__AVAILABLE DATA__:

::::

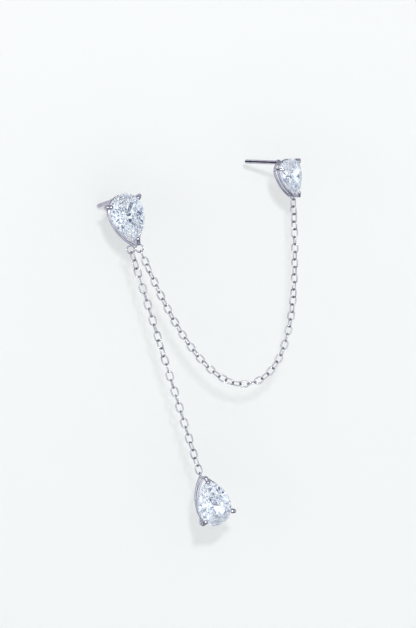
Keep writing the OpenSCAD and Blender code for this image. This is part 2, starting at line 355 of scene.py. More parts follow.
class Workpiece:
    """A mesh in the making, in millimetres."""

    def __init__(self) -> None:
        """Starts an empty mesh."""
        self.bm = bmesh.new()

    def arc(self, start: Vector, centre: Vector, axis: Vector, degrees: float, radius: float,
            steps: int, sides: int) -> None:
        """Sweeps round wire along an arc with closed ends.

        Args:
            start: Middle of the wire where the arc begins.
            centre: Middle of the arc.
            axis: Axis that it turns about.
            degrees: Angle that it turns through.
            radius: Radius of the wire.
            steps: Segments along the arc.
            sides: Sides of the wire.
        """
        along = axis.cross(start - centre).normalized()
        turn = along.to_track_quat("Z", "Y").to_matrix().to_4x4()
        whole = abs(degrees) >= 360
        wire = bmesh.ops.create_circle(self.bm, cap_ends=not whole, radius=radius, segments=sides,
                                       matrix=Matrix.Translation(start) @ turn)["verts"]
        geometry = list({e for v in wire for e in v.link_edges}) + wire
        geometry += list({f for v in wire for f in v.link_faces})
        bmesh.ops.spin(self.bm, geom=geometry, cent=centre, axis=axis, steps=steps,
                       angle=math.radians(degrees), use_merge=whole)
        self.close()

    def rod(self, start: Vector, end: Vector, radius: float, end_radius: float | None = None,
            sides: int = ROD_SIDES) -> None:
        """Adds a straight round rod.

        Args:
            start: Middle of its first end.
            end: Middle of its other end.
            radius: Its radius.
            end_radius: Radius at the other end, where it's tapered.
            sides: Its sides.
        """
        along = end - start
        turn = along.to_track_quat("Z", "Y").to_matrix().to_4x4()
        bmesh.ops.create_cone(self.bm, cap_ends=True, segments=sides, radius1=radius,
                              radius2=radius if end_radius is None else end_radius,
                              depth=along.length,
                              matrix=Matrix.Translation((start + end) / 2) @ turn)

    def ball(self, centre: Vector, radius: float) -> None:
        """Adds a ball."""
        bmesh.ops.create_uvsphere(self.bm, u_segments=ROD_SIDES, v_segments=BALL_ROWS,
                                  radius=radius, matrix=Matrix.Translation(centre))

    def close(self) -> None:
        """Closes open ends."""
        rim = [e for e in self.bm.edges if e.is_boundary]
        if rim:
            bmesh.ops.holes_fill(self.bm, edges=rim, sides=0)

    def shave(self, outward: Vector, depth: float) -> None:
        """Cuts a flat facet.

        Args:
            outward: Direction that the facet faces.
            depth: Depth of the cut below the outermost point.
        """
        reach = max(vert.co.dot(outward) for vert in self.bm.verts)
        geometry = [*self.bm.verts, *self.bm.edges, *self.bm.faces]
        bmesh.ops.bisect_plane(self.bm, geom=geometry, dist=CUT_MM,
                               plane_co=outward * (reach - depth), plane_no=outward,
                               clear_outer=True)
        self.close()

    def cast(self, grain: float, rounds: int) -> None:
        """Melts the overlapping shells into one casting with soft fillets.

        Args:
            grain: Size of its faces.
            rounds: Rounds of smoothing, which widen the fillets.
        """
        bmesh.ops.recalc_face_normals(self.bm, faces=self.bm.faces)
        blank = bpy.data.meshes.new("casting_blank")
        self.bm.to_mesh(blank)
        mould = new_object("casting_blank", blank)
        remesh = mould.modifiers.new("casting", "REMESH")
        remesh.mode = "VOXEL"
        remesh.voxel_size = grain
        bpy.context.view_layer.update()
        graph = bpy.context.evaluated_depsgraph_get()
        solid = bpy.data.meshes.new_from_object(mould.evaluated_get(graph))
        self.bm.clear()
        self.bm.from_mesh(solid)
        for _ in range(rounds):
            bmesh.ops.smooth_vert(self.bm, verts=self.bm.verts, factor=0.5, use_axis_x=True,
                                  use_axis_y=True, use_axis_z=True)
        bpy.data.objects.remove(mould)
        bpy.data.meshes.remove(blank)
        bpy.data.meshes.remove(solid)

    def finished(self, name: str, place: Matrix, material: Material,
                 smooth: bool = True) -> Object:
        """Turns the mesh into a piece at its place, in metres.

        Args:
            name: Name of the piece.
            place: Where the drawing stands in the part, in millimetres.
            material: Its finish.
            smooth: Whether its shading is smooth.

        Returns:
            The new object, at the origin.
        """
        self.bm.transform(Matrix.Scale(MM, 4) @ place)
        bmesh.ops.recalc_face_normals(self.bm, faces=self.bm.faces)
        if self.bm.calc_volume(signed=True) < 0:
            bmesh.ops.reverse_faces(self.bm, faces=self.bm.faces)
        mesh = bpy.data.meshes.new(name)
        for face in self.bm.faces:
            face.smooth = smooth
        for edge in self.bm.edges:
            edge.smooth = edge.calc_face_angle(0.0) < math.radians(SHARP_DEG)
        self.bm.to_mesh(mesh)
        self.bm.free()
        mesh.materials.append(material)
        return new_object(name, mesh)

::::

__PROBLEM STATEMENT__:
Return exactly the leading lines of the listing, stopping after the line in which "straight round rod." occurs.

__EXERCISE RESPONSE__:
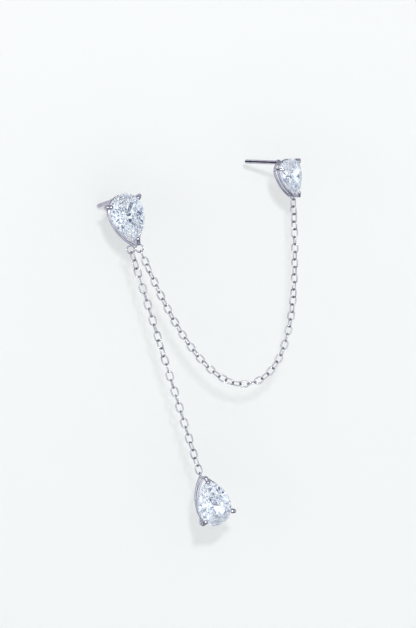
Keep writing the OpenSCAD and Blender code for this image. This is part 2, starting at line 355 of scene.py. More parts follow.
class Workpiece:
    """A mesh in the making, in millimetres."""

    def __init__(self) -> None:
        """Starts an empty mesh."""
        self.bm = bmesh.new()

    def arc(self, start: Vector, centre: Vector, axis: Vector, degrees: float, radius: float,
            steps: int, sides: int) -> None:
        """Sweeps round wire along an arc with closed ends.

        Args:
            start: Middle of the wire where the arc begins.
            centre: Middle of the arc.
            axis: Axis that it turns about.
            degrees: Angle that it turns through.
            radius: Radius of the wire.
            steps: Segments along the arc.
            sides: Sides of the wire.
        """
        along = axis.cross(start - centre).normalized()
        turn = along.to_track_quat("Z", "Y").to_matrix().to_4x4()
        whole = abs(degrees) >= 360
        wire = bmesh.ops.create_circle(self.bm, cap_ends=not whole, radius=radius, segments=sides,
                                       matrix=Matrix.Translation(start) @ turn)["verts"]
        geometry = list({e for v in wire for e in v.link_edges}) + wire
        geometry += list({f for v in wire for f in v.link_faces})
        bmesh.ops.spin(self.bm, geom=geometry, cent=centre, axis=axis, steps=steps,
                       angle=math.radians(degrees), use_merge=whole)
        self.close()

    def rod(self, start: Vector, end: Vector, radius: float, end_radius: float | None = None,
            sides: int = ROD_SIDES) -> None:
        """Adds a straight round rod.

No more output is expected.